STATED GOAL: Quote exactly the lines between the line containing "for name, make" and the line containing "Socket = bpy.types.NodeSocket", counting those two lines as part of the range. Leave the rest out.

Entries with model source code:
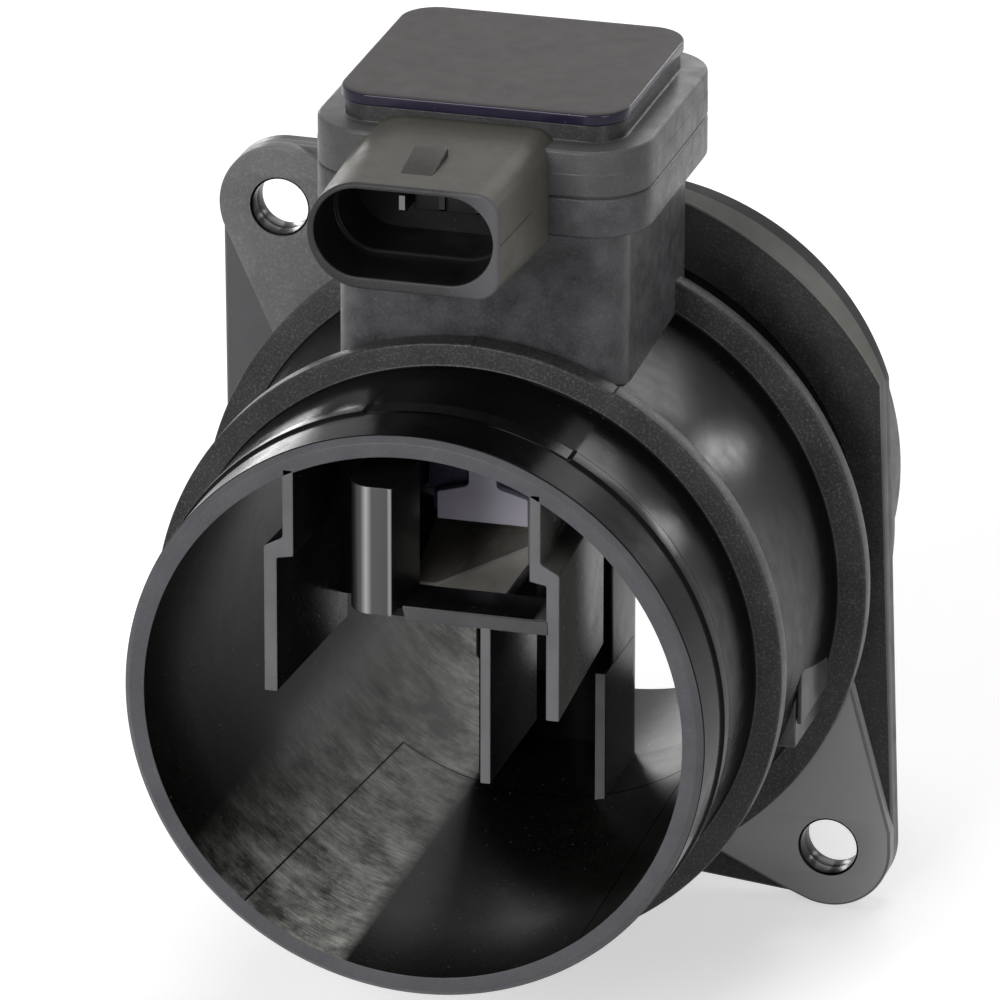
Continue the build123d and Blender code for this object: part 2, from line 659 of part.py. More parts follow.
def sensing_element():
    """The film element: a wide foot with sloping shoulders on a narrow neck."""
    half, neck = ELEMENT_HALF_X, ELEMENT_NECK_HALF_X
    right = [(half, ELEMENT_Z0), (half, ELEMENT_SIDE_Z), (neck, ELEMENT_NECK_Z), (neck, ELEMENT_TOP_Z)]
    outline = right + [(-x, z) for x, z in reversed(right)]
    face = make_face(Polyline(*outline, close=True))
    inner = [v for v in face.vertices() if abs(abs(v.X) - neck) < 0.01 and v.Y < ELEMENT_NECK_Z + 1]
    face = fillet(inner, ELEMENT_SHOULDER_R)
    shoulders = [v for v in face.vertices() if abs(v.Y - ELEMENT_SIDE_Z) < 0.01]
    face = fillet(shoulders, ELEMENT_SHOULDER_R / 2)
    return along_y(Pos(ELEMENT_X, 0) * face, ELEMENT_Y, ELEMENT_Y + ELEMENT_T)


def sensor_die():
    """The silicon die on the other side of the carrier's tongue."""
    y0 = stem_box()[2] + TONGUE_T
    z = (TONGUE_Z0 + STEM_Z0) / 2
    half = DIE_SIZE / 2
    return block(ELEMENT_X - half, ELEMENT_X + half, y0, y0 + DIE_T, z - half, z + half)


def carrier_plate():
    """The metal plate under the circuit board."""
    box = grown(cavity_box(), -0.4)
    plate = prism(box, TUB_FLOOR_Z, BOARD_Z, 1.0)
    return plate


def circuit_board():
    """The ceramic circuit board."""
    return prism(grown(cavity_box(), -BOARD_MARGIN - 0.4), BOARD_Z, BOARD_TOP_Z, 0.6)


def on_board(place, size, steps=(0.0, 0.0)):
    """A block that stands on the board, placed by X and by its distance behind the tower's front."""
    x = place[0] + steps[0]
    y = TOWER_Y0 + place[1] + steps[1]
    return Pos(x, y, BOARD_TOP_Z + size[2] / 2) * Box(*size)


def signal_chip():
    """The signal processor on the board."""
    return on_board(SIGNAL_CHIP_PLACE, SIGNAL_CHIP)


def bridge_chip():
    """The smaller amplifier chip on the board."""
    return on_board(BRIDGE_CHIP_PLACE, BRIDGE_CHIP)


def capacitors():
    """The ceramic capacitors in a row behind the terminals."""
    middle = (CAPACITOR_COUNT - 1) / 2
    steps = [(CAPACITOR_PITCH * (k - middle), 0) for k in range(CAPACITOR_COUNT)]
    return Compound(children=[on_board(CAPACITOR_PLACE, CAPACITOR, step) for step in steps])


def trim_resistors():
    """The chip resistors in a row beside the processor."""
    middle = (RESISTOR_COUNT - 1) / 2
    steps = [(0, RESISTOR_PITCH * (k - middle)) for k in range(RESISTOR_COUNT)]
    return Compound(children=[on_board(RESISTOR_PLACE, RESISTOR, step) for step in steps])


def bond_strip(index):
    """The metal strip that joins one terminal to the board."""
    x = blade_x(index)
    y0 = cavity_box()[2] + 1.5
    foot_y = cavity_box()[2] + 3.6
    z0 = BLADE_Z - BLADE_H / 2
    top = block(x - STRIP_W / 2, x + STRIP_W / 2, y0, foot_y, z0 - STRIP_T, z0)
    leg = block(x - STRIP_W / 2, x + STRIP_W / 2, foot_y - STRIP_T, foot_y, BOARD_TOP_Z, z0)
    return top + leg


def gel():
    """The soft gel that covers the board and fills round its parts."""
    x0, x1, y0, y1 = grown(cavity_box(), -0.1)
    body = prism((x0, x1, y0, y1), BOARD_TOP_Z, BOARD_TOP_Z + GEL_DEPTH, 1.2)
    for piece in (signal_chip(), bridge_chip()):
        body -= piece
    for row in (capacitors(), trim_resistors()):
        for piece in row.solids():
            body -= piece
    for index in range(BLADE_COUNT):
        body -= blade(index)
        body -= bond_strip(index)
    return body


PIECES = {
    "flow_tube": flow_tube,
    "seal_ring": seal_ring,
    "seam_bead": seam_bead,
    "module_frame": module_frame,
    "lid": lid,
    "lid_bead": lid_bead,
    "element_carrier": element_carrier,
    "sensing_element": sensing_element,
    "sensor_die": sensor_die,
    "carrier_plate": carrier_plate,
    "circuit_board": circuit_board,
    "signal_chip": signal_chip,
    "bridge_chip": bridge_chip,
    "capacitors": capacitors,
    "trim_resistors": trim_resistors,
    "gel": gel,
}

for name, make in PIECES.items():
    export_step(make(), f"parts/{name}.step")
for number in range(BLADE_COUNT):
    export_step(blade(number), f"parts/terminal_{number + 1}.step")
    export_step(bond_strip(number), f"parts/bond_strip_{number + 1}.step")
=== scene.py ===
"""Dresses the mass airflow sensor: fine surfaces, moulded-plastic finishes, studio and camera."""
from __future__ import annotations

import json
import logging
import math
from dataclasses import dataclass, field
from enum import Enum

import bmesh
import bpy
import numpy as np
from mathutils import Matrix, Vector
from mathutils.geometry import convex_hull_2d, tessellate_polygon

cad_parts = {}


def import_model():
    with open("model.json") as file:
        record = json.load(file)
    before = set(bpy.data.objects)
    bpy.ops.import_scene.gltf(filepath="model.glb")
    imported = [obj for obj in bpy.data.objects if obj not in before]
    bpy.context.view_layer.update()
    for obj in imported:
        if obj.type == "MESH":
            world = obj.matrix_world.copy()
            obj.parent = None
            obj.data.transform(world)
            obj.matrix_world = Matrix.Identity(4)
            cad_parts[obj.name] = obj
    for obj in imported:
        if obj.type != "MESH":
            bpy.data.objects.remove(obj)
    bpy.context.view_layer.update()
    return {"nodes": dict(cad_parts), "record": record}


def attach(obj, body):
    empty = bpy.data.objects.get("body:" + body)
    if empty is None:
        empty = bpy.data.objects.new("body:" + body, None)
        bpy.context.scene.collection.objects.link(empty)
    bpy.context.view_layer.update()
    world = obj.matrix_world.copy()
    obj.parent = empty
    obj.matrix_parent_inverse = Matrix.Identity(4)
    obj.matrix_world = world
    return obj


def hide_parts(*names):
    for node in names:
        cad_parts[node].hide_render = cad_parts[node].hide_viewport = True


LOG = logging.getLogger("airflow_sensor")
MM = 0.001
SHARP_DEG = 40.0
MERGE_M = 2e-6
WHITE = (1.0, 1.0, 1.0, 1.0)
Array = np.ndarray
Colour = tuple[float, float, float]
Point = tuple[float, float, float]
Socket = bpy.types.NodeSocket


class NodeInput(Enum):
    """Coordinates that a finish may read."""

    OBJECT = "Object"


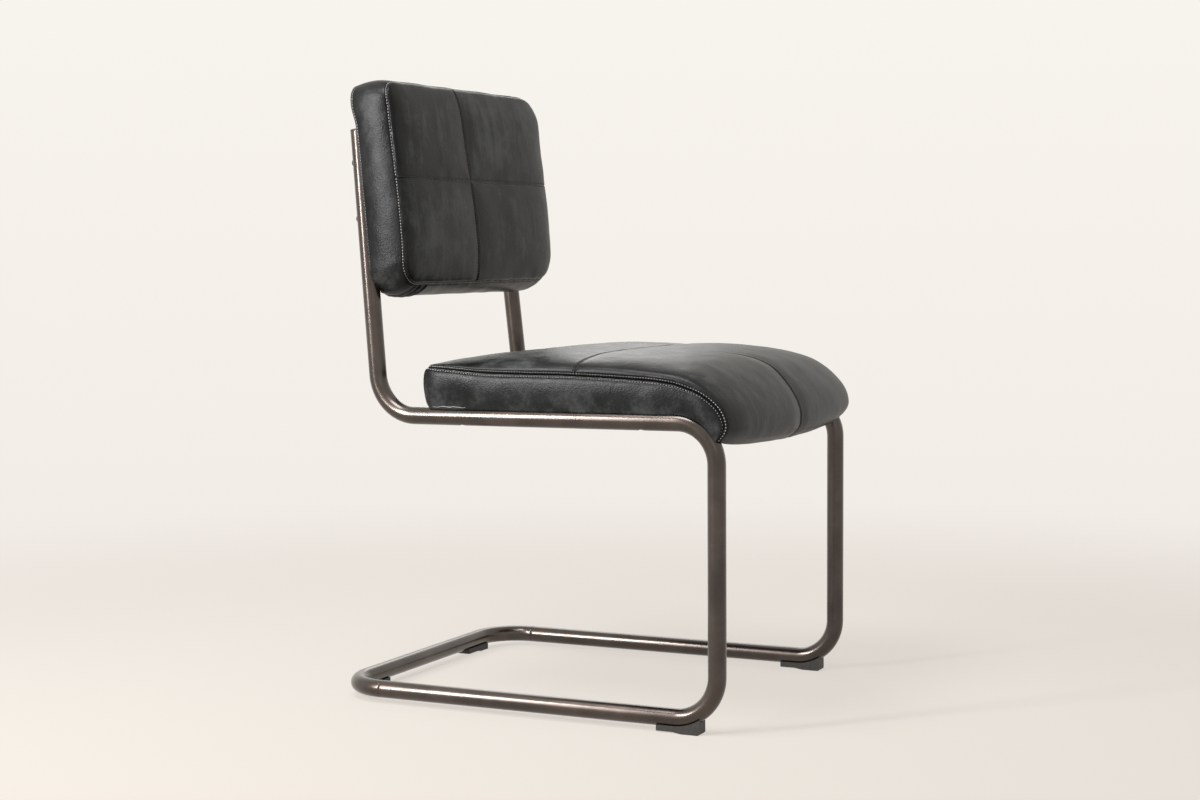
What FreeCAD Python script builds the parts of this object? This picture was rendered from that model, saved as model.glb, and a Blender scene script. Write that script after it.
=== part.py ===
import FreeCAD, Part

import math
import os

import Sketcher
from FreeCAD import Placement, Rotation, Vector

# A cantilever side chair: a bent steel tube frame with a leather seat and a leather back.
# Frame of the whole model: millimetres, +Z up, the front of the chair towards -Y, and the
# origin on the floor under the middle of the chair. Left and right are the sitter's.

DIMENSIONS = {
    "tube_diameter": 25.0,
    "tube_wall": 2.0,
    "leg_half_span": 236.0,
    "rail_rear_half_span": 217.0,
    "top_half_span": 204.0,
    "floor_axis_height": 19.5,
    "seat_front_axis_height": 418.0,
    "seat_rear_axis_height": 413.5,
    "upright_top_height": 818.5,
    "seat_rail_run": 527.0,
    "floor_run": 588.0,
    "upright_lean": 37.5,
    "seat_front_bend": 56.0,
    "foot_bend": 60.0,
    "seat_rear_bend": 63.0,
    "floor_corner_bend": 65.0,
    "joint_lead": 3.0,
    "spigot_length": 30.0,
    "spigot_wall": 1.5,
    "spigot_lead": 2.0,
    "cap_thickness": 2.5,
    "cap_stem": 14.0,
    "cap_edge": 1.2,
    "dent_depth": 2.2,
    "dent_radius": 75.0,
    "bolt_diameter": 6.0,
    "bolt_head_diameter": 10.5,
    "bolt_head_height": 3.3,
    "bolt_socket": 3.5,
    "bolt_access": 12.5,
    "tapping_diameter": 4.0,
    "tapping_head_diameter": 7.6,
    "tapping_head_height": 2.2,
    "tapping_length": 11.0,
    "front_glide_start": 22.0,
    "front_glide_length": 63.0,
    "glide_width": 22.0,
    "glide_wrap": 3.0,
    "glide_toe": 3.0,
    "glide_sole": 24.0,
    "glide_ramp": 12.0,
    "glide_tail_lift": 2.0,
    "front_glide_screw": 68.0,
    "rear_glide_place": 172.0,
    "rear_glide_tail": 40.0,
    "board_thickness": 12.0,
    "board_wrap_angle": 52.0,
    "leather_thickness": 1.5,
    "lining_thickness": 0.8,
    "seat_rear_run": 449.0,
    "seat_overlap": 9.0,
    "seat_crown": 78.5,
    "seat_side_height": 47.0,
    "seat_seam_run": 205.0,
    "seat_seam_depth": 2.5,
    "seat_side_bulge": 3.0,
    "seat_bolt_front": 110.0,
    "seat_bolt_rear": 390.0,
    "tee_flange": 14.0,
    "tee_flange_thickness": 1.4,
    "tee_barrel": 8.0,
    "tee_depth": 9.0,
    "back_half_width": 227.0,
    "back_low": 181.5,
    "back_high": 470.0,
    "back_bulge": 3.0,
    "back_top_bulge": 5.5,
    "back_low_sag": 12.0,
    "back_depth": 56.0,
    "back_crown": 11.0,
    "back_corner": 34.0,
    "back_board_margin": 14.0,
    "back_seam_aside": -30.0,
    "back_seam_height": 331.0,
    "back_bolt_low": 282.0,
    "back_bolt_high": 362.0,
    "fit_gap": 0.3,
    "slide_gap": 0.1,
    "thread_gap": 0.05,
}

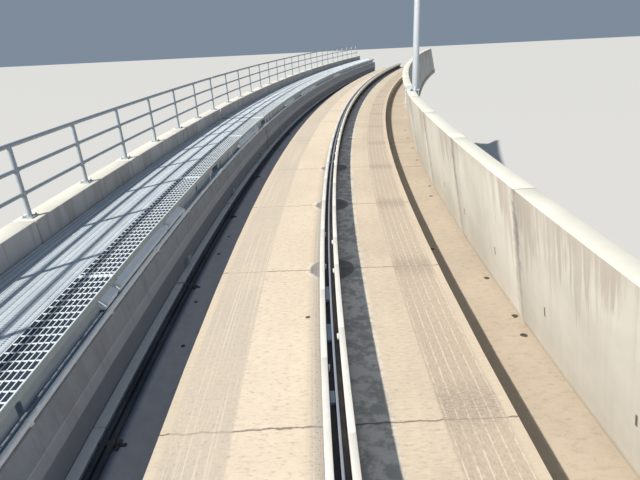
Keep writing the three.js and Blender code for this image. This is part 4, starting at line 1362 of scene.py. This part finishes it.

COMPLETED EXERCISE:
for name, make in PIECES.items():
    export_step(make(), f"parts/{name}.step")
for number in range(BLADE_COUNT):
    export_step(blade(number), f"parts/terminal_{number + 1}.step")
    export_step(bond_strip(number), f"parts/bond_strip_{number + 1}.step")
=== scene.py ===
"""Dresses the mass airflow sensor: fine surfaces, moulded-plastic finishes, studio and camera."""
from __future__ import annotations

import json
import logging
import math
from dataclasses import dataclass, field
from enum import Enum

import bmesh
import bpy
import numpy as np
from mathutils import Matrix, Vector
from mathutils.geometry import convex_hull_2d, tessellate_polygon

cad_parts = {}


def import_model():
    with open("model.json") as file:
        record = json.load(file)
    before = set(bpy.data.objects)
    bpy.ops.import_scene.gltf(filepath="model.glb")
    imported = [obj for obj in bpy.data.objects if obj not in before]
    bpy.context.view_layer.update()
    for obj in imported:
        if obj.type == "MESH":
            world = obj.matrix_world.copy()
            obj.parent = None
            obj.data.transform(world)
            obj.matrix_world = Matrix.Identity(4)
            cad_parts[obj.name] = obj
    for obj in imported:
        if obj.type != "MESH":
            bpy.data.objects.remove(obj)
    bpy.context.view_layer.update()
    return {"nodes": dict(cad_parts), "record": record}


def attach(obj, body):
    empty = bpy.data.objects.get("body:" + body)
    if empty is None:
        empty = bpy.data.objects.new("body:" + body, None)
        bpy.context.scene.collection.objects.link(empty)
    bpy.context.view_layer.update()
    world = obj.matrix_world.copy()
    obj.parent = empty
    obj.matrix_parent_inverse = Matrix.Identity(4)
    obj.matrix_world = world
    return obj


def hide_parts(*names):
    for node in names:
        cad_parts[node].hide_render = cad_parts[node].hide_viewport = True


LOG = logging.getLogger("airflow_sensor")
MM = 0.001
SHARP_DEG = 40.0
MERGE_M = 2e-6
WHITE = (1.0, 1.0, 1.0, 1.0)
Array = np.ndarray
Colour = tuple[float, float, float]
Point = tuple[float, float, float]
Socket = bpy.types.NodeSocket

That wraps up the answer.